Consider one of the primary use cases that shallow routing was added to solve: Instagram-style navigation, where clicking on a photo on /[user] opens a preview page but also updates the URL.

If you reload the page, you'll get a server rendered page for a different route — /[user]/[photo]. The previous $page.state just doesn't apply here, and it could even be detrimental (depending on what you do with it). You certainly don't want to navigate from /[user]/[photo] back to /[user] (where the $page.state does apply) upon hydration, because that would cause flashing.

And in general that applies to any use of $page.state — because it's not available during SSR, it would at minimum cause some flashing and weirdness if it was applied post-hydration.

It's definitely possible that there are some cases where you do want to apply state on hydration, flickering be damned. Perhaps an option would make sense for that:

pushState('', state, {
  hydrate: true
});

I don't think it should be the default though.

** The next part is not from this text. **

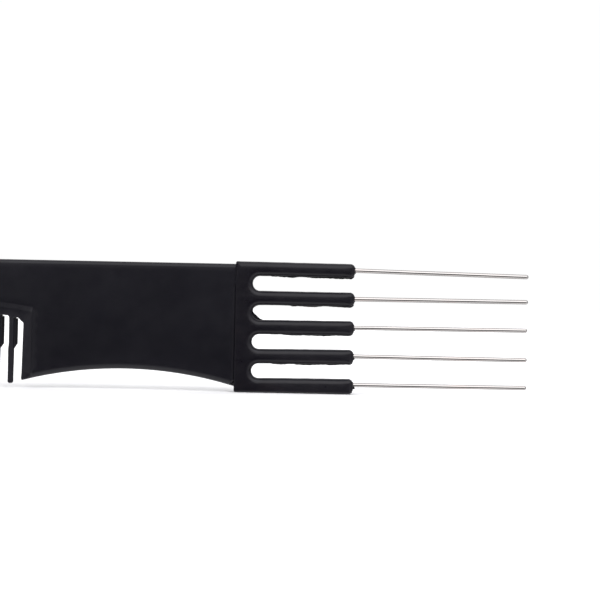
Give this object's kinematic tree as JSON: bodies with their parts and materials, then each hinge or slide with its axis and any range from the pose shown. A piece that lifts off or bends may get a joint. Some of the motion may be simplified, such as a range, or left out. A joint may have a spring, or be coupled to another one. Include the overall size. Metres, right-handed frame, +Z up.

The behavior of SSR hydrating should be a concern for developers implementing SSR, not an issue to be solved by blocking actual browser functionality. Isn't it natural for SSR operations to ignore history.state by default? Why should the existence of SSR prevent the use of history.state in the browser entirely?

Do other frameworks have implementations that completely block basic browser functionality? I think it's a serious problem for a framework to prevent the use of the browser's basic functionality.